The American Society of Enologists was officially organized at the Hotel Wolf in Stockton, California on January 27, 1950, adopting a set of bylaws prepared by a special committee which had met in Stockton on December 16, 1949. Charles B. Holden, who had provided the impetus and obstinate resolve to form a society for scientific workers interested in wines and brandies, was elected the first president, an honor he richly deserved! Harold W. Berg was the first vice-president and Walter S. Richert the Secretary and Treasurer. From a letter to Dr. J.F. Guymon from Charles Holden, dated March 8th, 1971, I quote: “At the first meeting of the Society in 1949 at the Hotel Wolf in Stockton, California, the meeting became primarily concerned with the name of the Society. Charley (Holden) was in favor of calling it the American Society of Wine Chemists, as having a better public image, whereas Andre Tchelistcheff spearheaded a group composed of Dr. Winkler and Edmund Twight for identifying the group’s first name as being more traditional”. (Historian’s note: The American Society of Enologists).
An early copy of the bylaws lists the following objectives of the Society:
- To promote the technical advancement of enology by developing integrated research between Science and Industry.
- To provide a medium of free exchange of technical information on problems of general interest to the wine industry by encouraging the spirit of scientific cooperation among the members. (Historian’s note: Until the founding of the Society, any exchange of technical information was unknown between winemakers, except in very rare cases).
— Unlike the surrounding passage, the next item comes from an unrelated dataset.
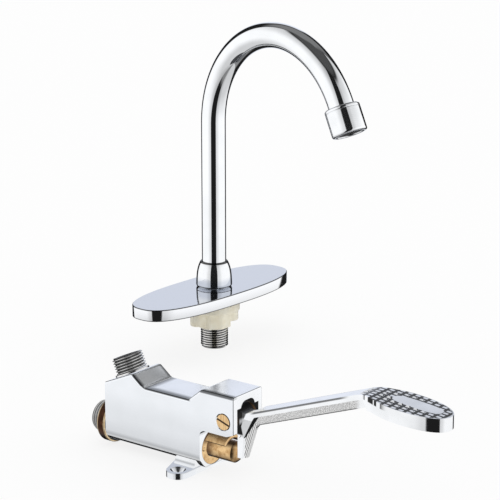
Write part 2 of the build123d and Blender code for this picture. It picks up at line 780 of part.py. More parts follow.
# Pedal lever: hub, finger in front of the plunger, ribbed arm and oval foot pad in one casting
with BuildPart() as pedal_lever:
    pitch_radians = math.radians(arm_pitch)
    arm_drop = arm_depth / math.cos(pitch_radians)
    band_drop = arm_band / math.cos(pitch_radians)
    bend_x = (pad_top_at(0) - arm_top_at(0)) / (arm_slope - pad_slope)
    under_bend_x = (pad_top_at(0) - pad_thickness - arm_top_at(0) + arm_drop) / (arm_slope - pad_slope)
    pad_end_x = pad_centre_x + pad_half_length + lever_overhang
    crook_x = finger_rear_x + finger_crook_reach
    flange_end_x = finger_top_x + finger_flange_top
    with BuildSketch(Plane.XZ) as lever_side:
        with BuildLine():
            Polyline(
                (finger_top_x, arm_top_at(finger_top_x)),
                (bend_x, pad_top_at(bend_x)),
                (pad_end_x, pad_top_at(pad_end_x)),
                (pad_end_x, pad_top_at(pad_end_x) - pad_thickness),
                (under_bend_x, pad_top_at(under_bend_x) - pad_thickness),
                (crook_x, arm_top_at(crook_x) - arm_drop),
                (finger_rear_x + finger_rib_reach, finger_bottom_height),
                (finger_rear_x, finger_bottom_height),
                (finger_rear_x, finger_knee_height),
                close=True,
            )
        make_face()
        bends = lever_side.vertices()
        fillet(bends.filter_by_position(Axis.X, bend_x - 1, bend_x + 1), pad_bend_rounding)
        bends = lever_side.vertices()
        fillet(bends.filter_by_position(Axis.X, under_bend_x - 1, under_bend_x + 1), pad_bend_rounding)
        bends = lever_side.vertices()
        fillet(bends.filter_by_position(Axis.X, crook_x - 1, crook_x + 1), finger_crook_rounding)
    extrude(amount=pad_half_width + lever_overhang, both=True)
    plan_start_x = finger_rear_x - lever_overhang
    tip_points = oval(pad_half_width, pad_half_length, pad_bluntness, 4 * pad_tip_steps)
    tip_outline = [(pad_centre_x + along, across) for across, along in tip_points[: 2 * pad_tip_steps + 1]]
    with BuildSketch() as lever_plan:
        with BuildLine():
            Line((plan_start_x, lever_half_width), (pad_neck_x, lever_half_width))
            Spline((pad_neck_x, lever_half_width), tip_outline[0], tangents=((1, 0), (1, 0)))
            Spline(*tip_outline, tangents=((1, 0), (-1, 0)))
            Spline(tip_outline[-1], (pad_neck_x, -lever_half_width), tangents=((-1, 0), (-1, 0)))
            Line((pad_neck_x, -lever_half_width), (plan_start_x, -lever_half_width))
            Line((plan_start_x, -lever_half_width), (plan_start_x, lever_half_width))
        make_face()
    extrude(amount=pad_centre_height + arm_depth, mode=Mode.INTERSECT)
    # The rough rib under the arm is much narrower than the polished flange along the top and rear
    for side in (-1, 1):
        with BuildSketch(Plane.XZ.offset(-side * web_half_width)) as beside_rib:
            with BuildLine():
                Polyline(
                    (finger_rear_x + finger_flange_low, finger_bottom_height - lever_overhang),
                    (finger_rear_x + finger_flange_knee, finger_knee_height),
                    (flange_end_x, arm_top_at(flange_end_x) - band_drop),
                    (bend_x, arm_top_at(bend_x) - band_drop),
                    (under_bend_x, pad_top_at(under_bend_x) - pad_thickness),
                    (under_bend_x, pad_top_at(under_bend_x) - pad_thickness - arm_depth),
                    (crook_x + finger_crook_reach, finger_bottom_height - lever_overhang),
                    close=True,
                )
            make_face()
        extrude(amount=-side * pad_half_width, mode=Mode.SUBTRACT)
    # The finger tapers from the width of the arm to the narrower end that pushes the plunger
    taper_low = pivot_height - finger_taper_low_below_pivot
    taper_high = pivot_height + finger_taper_high_above_pivot
    for side in (-1, 1):
        with BuildSketch(Plane.YZ) as beside_finger:
            with BuildLine():
                Polyline(
                    (side * finger_half_width, finger_bottom_height - 1),
                    (side * finger_half_width, taper_low),
                    (side * lever_half_width, taper_high),
                    (side * pad_half_width, taper_high),
                    (side * pad_half_width, finger_bottom_height - 1),
                    close=True,
                )
            make_face()
        extrude(amount=crook_x + finger_crook_rounding, mode=Mode.SUBTRACT)
    # The top is crowned: one arc across its width, and along it the arm, the bend and the domed pad
    crown_overhang = pad_half_width + lever_overhang
    crown_edge_drop = crown_radius - math.sqrt(crown_radius**2 - crown_overhang**2)
    arm_way = Vector(math.cos(pitch_radians), math.sin(pitch_radians))
    arm_up = Vector(-math.sin(pitch_radians), math.cos(pitch_radians))
    pad_up = Vector(-pad_slope, 1).normalized()
    dome_centre = Vector(pad_centre_x, pad_centre_height) - pad_up * dome_radius
    bend_rise = Vector(arm_top_x, arm_top_height).dot(arm_up) - pad_bend_rounding - dome_centre.dot(arm_up)
    bend_reach = math.sqrt((dome_radius - pad_bend_rounding) ** 2 - bend_rise**2)
    bend_centre = dome_centre + arm_up * bend_rise + arm_way * bend_reach
    bend_start = bend_centre + arm_up * pad_bend_rounding
    bend_end = dome_centre + (bend_centre - dome_centre).normalized() * dome_radius
    crown_end_x = pad_end_x + lever_overhang
    crown_end_height = dome_centre.Y + math.sqrt(dome_radius**2 - (crown_end_x - dome_centre.X) ** 2)
    with BuildLine(Plane.XZ) as crown_route:
        crown_start_x = finger_top_x - lever_overhang
        Line((crown_start_x, arm_top_at(crown_start_x)), bend_start)
        TangentArc(bend_start, bend_end, tangent=arm_way)
        ThreePointArc(bend_end, (pad_centre_x, pad_centre_height), (crown_end_x, crown_end_height))
    route_start = crown_route.line @ 0
    route_way = crown_route.line % 0
    with BuildSketch(Plane(origin=route_start, x_dir=(0, 1, 0), z_dir=route_way)) as above_crown:
        with BuildLine():
            Polyline(
                (-crown_overhang, -crown_edge_drop),
                (-crown_overhang, crown_cut_height),
                (crown_overhang, crown_cut_height),
                (crown_overhang, -crown_edge_drop),
            )
            ThreePointArc((-crown_overhang, -crown_edge_drop), (0, 0), (crown_overhang, -crown_edge_drop))
        make_face()
    sweep(path=crown_route.line, normal=(0, 1, 0), mode=Mode.SUBTRACT)
    # Hub on the pivot, joined to the finger and arm by a narrower neck
    with BuildSketch(Plane.XZ) as hub_disc:
        with Locations((pivot_x, pivot_height)):
            Circle(hub_radius)
    extrude(amount=lever_half_width, both=True)
    with BuildSketch(Plane.XZ) as neck:
        with BuildLine():
            Polyline(
                (pivot_x, pivot_height - hub_radius + neck_inset),
                (pivot_x, pivot_height + hub_radius - neck_inset),
                (finger_top_x + neck_inset / 2, arm_top_at(finger_top_x) - neck_inset),
                (finger_rear_x + neck_inset, finger_knee_height),
                close=True,
            )
        make_face()
    extrude(amount=neck_half_width, both=True)
    with BuildSketch(Plane.XZ) as bush_hole:
        with Locations((pivot_x, pivot_height)):
            Circle(bush_radius)
    extrude(amount=body_width, both=True, mode=Mode.SUBTRACT)
    # Anti-slip studs in rows round a plain oval panel, each standing on the dome
    for column in range(stud_columns):
        stud_x = first_stud_x + column * stud_pitch_x
        for row in range(stud_rows):
            row_y = (row + 0.5) * stud_pitch_y
            dome_drop = ((stud_x - pad_centre_x) / pad_half_length) ** 2 + (row_y / pad_half_width) ** 2
            dome_drop = dome_drop * pad_crown
            stud_room = min(pad_reach_at(stud_x - stud_length / 2), pad_reach_at(stud_x + stud_length / 2))
            stud_points = []
            for side in (-1, 1):
                along = abs(stud_x - panel_centre_x) / (panel_half_length + stud_length / 2)
                across = abs(side * row_y - panel_centre_y) / (panel_half_width + stud_width / 2)
                on_panel = along**panel_bluntness + across**panel_bluntness < 1
                if row_y + stud_width / 2 + stud_margin <= stud_room and not on_panel:
                    stud_points.append((stud_x - pad_centre_x, side * row_y))
            if stud_points:
                with BuildSketch(pad_top.offset(-dome_drop - stud_sink)) as stud_pair:
                    with Locations(*stud_points):
                        Rectangle(stud_length, stud_width)
                extrude(amount=stud_height + stud_sink, taper=stud_taper)
save(pedal_lever, "pedal_lever")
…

- To improve the qualifications and usefulness of technical people who deal with enological problems thereby raising their professional status.
- To improve wine quality and to increase production efficiency.
- To collaborate with other societies having similar objectives.
The journal has expanded in scope, quality and circulation and four issues per year are printed. Most of the papers presented at the annual meeting are published in the Journal, but other articles are accepted from a wide variety of contributors. The circulation of the Journal has increased yearly, going to members and subscribers in nearly every country growing grapes and wines. The Journal had the distinction for more than twenty-five years of being the only scientific Journal in the English language devoted entirely to grapes and wines.